---------- DATASET EXCERPTS

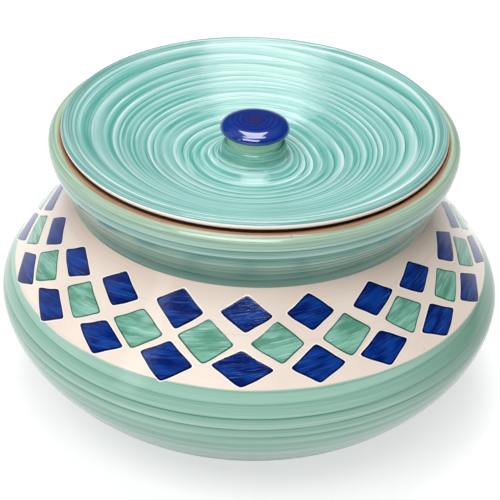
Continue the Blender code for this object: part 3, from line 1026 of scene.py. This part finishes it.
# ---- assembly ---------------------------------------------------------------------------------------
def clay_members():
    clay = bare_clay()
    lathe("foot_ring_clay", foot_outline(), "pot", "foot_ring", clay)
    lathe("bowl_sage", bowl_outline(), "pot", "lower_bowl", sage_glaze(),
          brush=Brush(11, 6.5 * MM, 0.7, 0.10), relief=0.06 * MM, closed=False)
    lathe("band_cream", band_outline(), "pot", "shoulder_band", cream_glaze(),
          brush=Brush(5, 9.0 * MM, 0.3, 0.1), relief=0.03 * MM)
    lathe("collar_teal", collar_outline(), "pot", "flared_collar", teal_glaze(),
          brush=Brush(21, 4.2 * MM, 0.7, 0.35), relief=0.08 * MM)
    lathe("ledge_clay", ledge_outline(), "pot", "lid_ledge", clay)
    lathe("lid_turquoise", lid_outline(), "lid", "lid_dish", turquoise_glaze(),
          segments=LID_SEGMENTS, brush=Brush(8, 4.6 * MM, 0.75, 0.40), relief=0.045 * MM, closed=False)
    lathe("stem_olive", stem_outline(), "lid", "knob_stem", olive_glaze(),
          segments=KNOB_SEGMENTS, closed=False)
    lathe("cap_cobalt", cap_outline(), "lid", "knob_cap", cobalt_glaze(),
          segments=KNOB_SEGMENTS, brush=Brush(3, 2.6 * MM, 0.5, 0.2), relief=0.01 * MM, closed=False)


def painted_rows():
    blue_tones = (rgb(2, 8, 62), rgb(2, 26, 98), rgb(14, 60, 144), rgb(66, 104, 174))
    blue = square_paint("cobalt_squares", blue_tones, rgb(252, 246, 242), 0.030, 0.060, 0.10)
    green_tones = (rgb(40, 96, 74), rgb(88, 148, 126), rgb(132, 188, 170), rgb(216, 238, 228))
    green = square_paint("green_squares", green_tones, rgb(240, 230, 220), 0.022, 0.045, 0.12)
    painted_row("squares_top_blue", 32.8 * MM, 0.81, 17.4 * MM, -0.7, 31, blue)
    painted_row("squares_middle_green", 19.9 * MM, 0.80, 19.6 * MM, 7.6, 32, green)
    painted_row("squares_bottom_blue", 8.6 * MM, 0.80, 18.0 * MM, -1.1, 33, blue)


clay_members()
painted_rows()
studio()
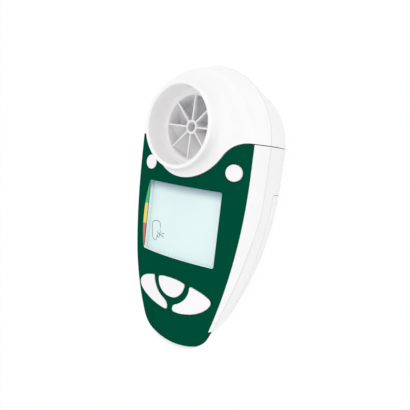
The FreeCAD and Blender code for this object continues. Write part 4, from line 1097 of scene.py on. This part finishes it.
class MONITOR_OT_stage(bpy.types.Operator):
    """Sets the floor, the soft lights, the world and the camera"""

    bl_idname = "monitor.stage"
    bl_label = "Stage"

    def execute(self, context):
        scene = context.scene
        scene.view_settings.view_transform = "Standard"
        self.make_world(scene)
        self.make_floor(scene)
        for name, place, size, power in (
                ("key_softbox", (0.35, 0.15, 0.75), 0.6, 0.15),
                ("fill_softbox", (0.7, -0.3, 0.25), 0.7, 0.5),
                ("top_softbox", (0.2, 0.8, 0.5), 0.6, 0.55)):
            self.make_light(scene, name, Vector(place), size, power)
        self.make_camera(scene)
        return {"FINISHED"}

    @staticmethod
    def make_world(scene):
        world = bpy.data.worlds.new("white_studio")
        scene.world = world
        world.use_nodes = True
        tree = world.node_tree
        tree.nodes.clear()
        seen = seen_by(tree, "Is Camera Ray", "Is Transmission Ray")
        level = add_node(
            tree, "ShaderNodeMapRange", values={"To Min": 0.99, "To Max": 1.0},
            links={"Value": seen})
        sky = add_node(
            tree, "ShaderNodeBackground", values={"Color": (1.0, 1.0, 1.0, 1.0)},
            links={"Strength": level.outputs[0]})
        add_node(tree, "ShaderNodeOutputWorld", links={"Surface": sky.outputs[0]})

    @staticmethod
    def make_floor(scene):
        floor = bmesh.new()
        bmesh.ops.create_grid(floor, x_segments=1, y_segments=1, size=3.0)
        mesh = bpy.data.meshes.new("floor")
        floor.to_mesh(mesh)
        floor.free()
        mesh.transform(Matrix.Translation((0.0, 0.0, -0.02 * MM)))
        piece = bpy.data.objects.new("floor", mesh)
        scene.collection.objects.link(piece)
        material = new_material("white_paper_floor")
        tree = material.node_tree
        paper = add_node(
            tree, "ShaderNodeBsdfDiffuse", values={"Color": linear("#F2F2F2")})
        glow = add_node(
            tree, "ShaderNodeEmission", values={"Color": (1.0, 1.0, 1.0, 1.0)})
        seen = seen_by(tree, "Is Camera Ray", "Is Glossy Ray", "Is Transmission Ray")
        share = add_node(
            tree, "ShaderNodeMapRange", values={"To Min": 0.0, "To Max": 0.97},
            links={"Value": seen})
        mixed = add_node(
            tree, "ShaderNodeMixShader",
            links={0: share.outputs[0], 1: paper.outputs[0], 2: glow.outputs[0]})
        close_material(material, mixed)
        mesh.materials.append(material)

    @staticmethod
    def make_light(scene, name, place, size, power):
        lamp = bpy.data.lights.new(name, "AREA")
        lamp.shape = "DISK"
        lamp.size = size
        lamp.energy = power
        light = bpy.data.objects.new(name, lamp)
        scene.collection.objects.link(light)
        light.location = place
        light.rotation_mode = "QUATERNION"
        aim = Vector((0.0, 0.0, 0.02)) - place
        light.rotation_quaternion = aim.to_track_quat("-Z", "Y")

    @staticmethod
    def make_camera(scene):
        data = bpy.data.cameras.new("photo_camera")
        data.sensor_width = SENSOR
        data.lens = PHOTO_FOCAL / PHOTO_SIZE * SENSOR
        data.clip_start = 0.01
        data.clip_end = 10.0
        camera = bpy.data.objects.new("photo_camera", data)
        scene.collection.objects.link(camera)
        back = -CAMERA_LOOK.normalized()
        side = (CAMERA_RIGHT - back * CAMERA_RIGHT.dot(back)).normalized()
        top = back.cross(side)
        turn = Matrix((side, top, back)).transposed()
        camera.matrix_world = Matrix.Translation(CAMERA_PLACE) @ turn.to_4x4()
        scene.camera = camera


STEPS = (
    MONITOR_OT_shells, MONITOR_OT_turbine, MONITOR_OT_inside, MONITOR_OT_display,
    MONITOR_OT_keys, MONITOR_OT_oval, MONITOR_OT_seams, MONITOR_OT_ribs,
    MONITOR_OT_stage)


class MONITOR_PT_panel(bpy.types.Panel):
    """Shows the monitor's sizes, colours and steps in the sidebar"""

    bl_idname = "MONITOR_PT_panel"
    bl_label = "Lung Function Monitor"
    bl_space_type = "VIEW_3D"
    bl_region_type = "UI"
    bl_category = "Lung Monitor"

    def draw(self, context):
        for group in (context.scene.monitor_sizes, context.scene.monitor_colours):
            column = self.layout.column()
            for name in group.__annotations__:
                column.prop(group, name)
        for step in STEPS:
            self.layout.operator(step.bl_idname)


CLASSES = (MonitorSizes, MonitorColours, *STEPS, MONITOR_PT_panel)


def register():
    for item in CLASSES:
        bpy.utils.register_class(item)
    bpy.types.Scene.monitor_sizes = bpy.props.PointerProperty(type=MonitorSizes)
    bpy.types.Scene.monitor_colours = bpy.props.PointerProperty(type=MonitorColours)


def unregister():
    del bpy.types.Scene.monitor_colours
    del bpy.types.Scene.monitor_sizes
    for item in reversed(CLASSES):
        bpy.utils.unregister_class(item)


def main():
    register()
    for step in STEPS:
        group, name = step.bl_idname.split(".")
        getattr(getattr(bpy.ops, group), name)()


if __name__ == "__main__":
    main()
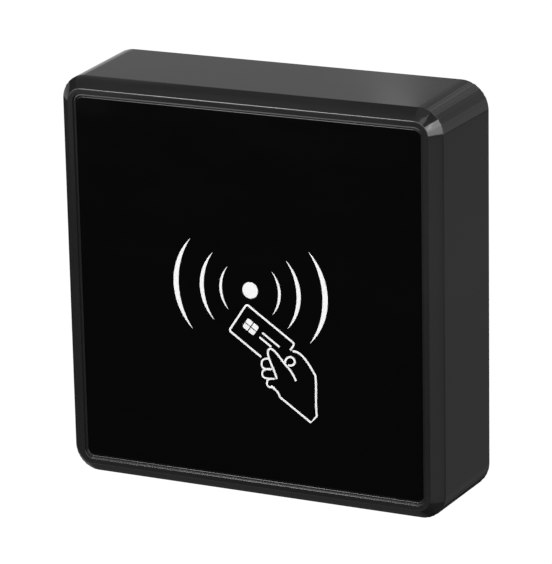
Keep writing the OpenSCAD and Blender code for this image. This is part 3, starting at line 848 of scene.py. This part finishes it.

--------------------

WHAT TO DO - Reproduce the listing above word for word.

RESPONSE TO THIS EXERCISE -
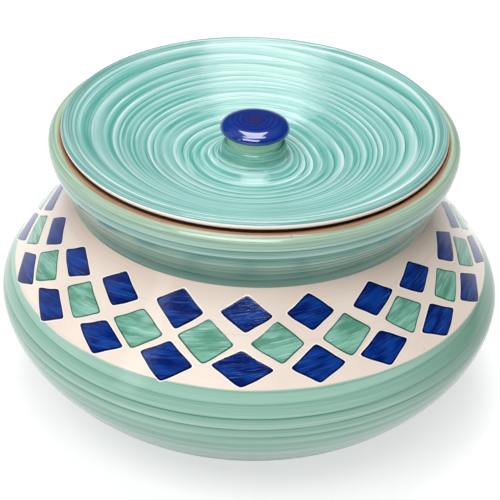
Continue the Blender code for this object: part 3, from line 1026 of scene.py. This part finishes it.
# ---- assembly ---------------------------------------------------------------------------------------
def clay_members():
    clay = bare_clay()
    lathe("foot_ring_clay", foot_outline(), "pot", "foot_ring", clay)
    lathe("bowl_sage", bowl_outline(), "pot", "lower_bowl", sage_glaze(),
          brush=Brush(11, 6.5 * MM, 0.7, 0.10), relief=0.06 * MM, closed=False)
    lathe("band_cream", band_outline(), "pot", "shoulder_band", cream_glaze(),
          brush=Brush(5, 9.0 * MM, 0.3, 0.1), relief=0.03 * MM)
    lathe("collar_teal", collar_outline(), "pot", "flared_collar", teal_glaze(),
          brush=Brush(21, 4.2 * MM, 0.7, 0.35), relief=0.08 * MM)
    lathe("ledge_clay", ledge_outline(), "pot", "lid_ledge", clay)
    lathe("lid_turquoise", lid_outline(), "lid", "lid_dish", turquoise_glaze(),
          segments=LID_SEGMENTS, brush=Brush(8, 4.6 * MM, 0.75, 0.40), relief=0.045 * MM, closed=False)
    lathe("stem_olive", stem_outline(), "lid", "knob_stem", olive_glaze(),
          segments=KNOB_SEGMENTS, closed=False)
    lathe("cap_cobalt", cap_outline(), "lid", "knob_cap", cobalt_glaze(),
          segments=KNOB_SEGMENTS, brush=Brush(3, 2.6 * MM, 0.5, 0.2), relief=0.01 * MM, closed=False)


def painted_rows():
    blue_tones = (rgb(2, 8, 62), rgb(2, 26, 98), rgb(14, 60, 144), rgb(66, 104, 174))
    blue = square_paint("cobalt_squares", blue_tones, rgb(252, 246, 242), 0.030, 0.060, 0.10)
    green_tones = (rgb(40, 96, 74), rgb(88, 148, 126), rgb(132, 188, 170), rgb(216, 238, 228))
    green = square_paint("green_squares", green_tones, rgb(240, 230, 220), 0.022, 0.045, 0.12)
    painted_row("squares_top_blue", 32.8 * MM, 0.81, 17.4 * MM, -0.7, 31, blue)
    painted_row("squares_middle_green", 19.9 * MM, 0.80, 19.6 * MM, 7.6, 32, green)
    painted_row("squares_bottom_blue", 8.6 * MM, 0.80, 18.0 * MM, -1.1, 33, blue)


clay_members()
painted_rows()
studio()
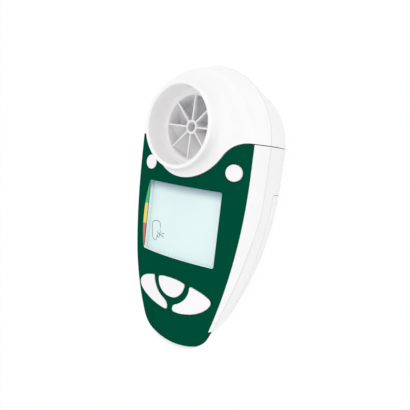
The FreeCAD and Blender code for this object continues. Write part 4, from line 1097 of scene.py on. This part finishes it.
class MONITOR_OT_stage(bpy.types.Operator):
    """Sets the floor, the soft lights, the world and the camera"""

    bl_idname = "monitor.stage"
    bl_label = "Stage"

    def execute(self, context):
        scene = context.scene
        scene.view_settings.view_transform = "Standard"
        self.make_world(scene)
        self.make_floor(scene)
        for name, place, size, power in (
                ("key_softbox", (0.35, 0.15, 0.75), 0.6, 0.15),
                ("fill_softbox", (0.7, -0.3, 0.25), 0.7, 0.5),
                ("top_softbox", (0.2, 0.8, 0.5), 0.6, 0.55)):
            self.make_light(scene, name, Vector(place), size, power)
        self.make_camera(scene)
        return {"FINISHED"}

    @staticmethod
    def make_world(scene):
        world = bpy.data.worlds.new("white_studio")
        scene.world = world
        world.use_nodes = True
        tree = world.node_tree
        tree.nodes.clear()
        seen = seen_by(tree, "Is Camera Ray", "Is Transmission Ray")
        level = add_node(
            tree, "ShaderNodeMapRange", values={"To Min": 0.99, "To Max": 1.0},
            links={"Value": seen})
        sky = add_node(
            tree, "ShaderNodeBackground", values={"Color": (1.0, 1.0, 1.0, 1.0)},
            links={"Strength": level.outputs[0]})
        add_node(tree, "ShaderNodeOutputWorld", links={"Surface": sky.outputs[0]})

    @staticmethod
    def make_floor(scene):
        floor = bmesh.new()
        bmesh.ops.create_grid(floor, x_segments=1, y_segments=1, size=3.0)
        mesh = bpy.data.meshes.new("floor")
        floor.to_mesh(mesh)
        floor.free()
        mesh.transform(Matrix.Translation((0.0, 0.0, -0.02 * MM)))
        piece = bpy.data.objects.new("floor", mesh)
        scene.collection.objects.link(piece)
        material = new_material("white_paper_floor")
        tree = material.node_tree
        paper = add_node(
            tree, "ShaderNodeBsdfDiffuse", values={"Color": linear("#F2F2F2")})
        glow = add_node(
            tree, "ShaderNodeEmission", values={"Color": (1.0, 1.0, 1.0, 1.0)})
        seen = seen_by(tree, "Is Camera Ray", "Is Glossy Ray", "Is Transmission Ray")
        share = add_node(
            tree, "ShaderNodeMapRange", values={"To Min": 0.0, "To Max": 0.97},
            links={"Value": seen})
        mixed = add_node(
            tree, "ShaderNodeMixShader",
            links={0: share.outputs[0], 1: paper.outputs[0], 2: glow.outputs[0]})
        close_material(material, mixed)
        mesh.materials.append(material)

    @staticmethod
    def make_light(scene, name, place, size, power):
        lamp = bpy.data.lights.new(name, "AREA")
        lamp.shape = "DISK"
        lamp.size = size
        lamp.energy = power
        light = bpy.data.objects.new(name, lamp)
        scene.collection.objects.link(light)
        light.location = place
        light.rotation_mode = "QUATERNION"
        aim = Vector((0.0, 0.0, 0.02)) - place
        light.rotation_quaternion = aim.to_track_quat("-Z", "Y")

    @staticmethod
    def make_camera(scene):
        data = bpy.data.cameras.new("photo_camera")
        data.sensor_width = SENSOR
        data.lens = PHOTO_FOCAL / PHOTO_SIZE * SENSOR
        data.clip_start = 0.01
        data.clip_end = 10.0
        camera = bpy.data.objects.new("photo_camera", data)
        scene.collection.objects.link(camera)
        back = -CAMERA_LOOK.normalized()
        side = (CAMERA_RIGHT - back * CAMERA_RIGHT.dot(back)).normalized()
        top = back.cross(side)
        turn = Matrix((side, top, back)).transposed()
        camera.matrix_world = Matrix.Translation(CAMERA_PLACE) @ turn.to_4x4()
        scene.camera = camera


STEPS = (
    MONITOR_OT_shells, MONITOR_OT_turbine, MONITOR_OT_inside, MONITOR_OT_display,
    MONITOR_OT_keys, MONITOR_OT_oval, MONITOR_OT_seams, MONITOR_OT_ribs,
    MONITOR_OT_stage)


class MONITOR_PT_panel(bpy.types.Panel):
    """Shows the monitor's sizes, colours and steps in the sidebar"""

    bl_idname = "MONITOR_PT_panel"
    bl_label = "Lung Function Monitor"
    bl_space_type = "VIEW_3D"
    bl_region_type = "UI"
    bl_category = "Lung Monitor"

    def draw(self, context):
        for group in (context.scene.monitor_sizes, context.scene.monitor_colours):
            column = self.layout.column()
            for name in group.__annotations__:
                column.prop(group, name)
        for step in STEPS:
            self.layout.operator(step.bl_idname)


CLASSES = (MonitorSizes, MonitorColours, *STEPS, MONITOR_PT_panel)


def register():
    for item in CLASSES:
        bpy.utils.register_class(item)
    bpy.types.Scene.monitor_sizes = bpy.props.PointerProperty(type=MonitorSizes)
    bpy.types.Scene.monitor_colours = bpy.props.PointerProperty(type=MonitorColours)


def unregister():
    del bpy.types.Scene.monitor_colours
    del bpy.types.Scene.monitor_sizes
    for item in reversed(CLASSES):
        bpy.utils.unregister_class(item)


def main():
    register()
    for step in STEPS:
        group, name = step.bl_idname.split(".")
        getattr(getattr(bpy.ops, group), name)()


if __name__ == "__main__":
    main()
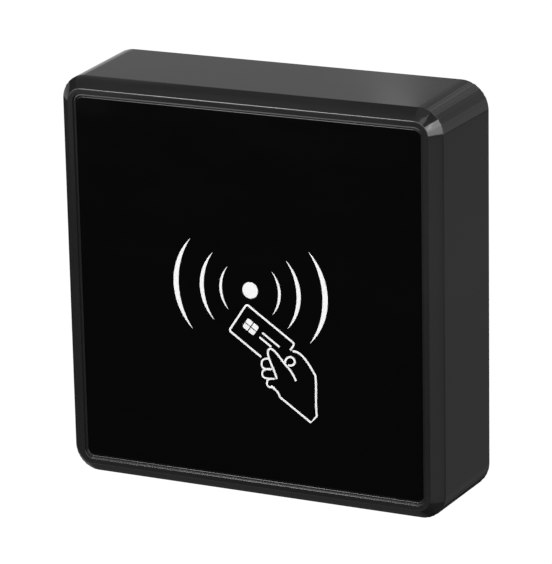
Keep writing the OpenSCAD and Blender code for this image. This is part 3, starting at line 848 of scene.py. This part finishes it.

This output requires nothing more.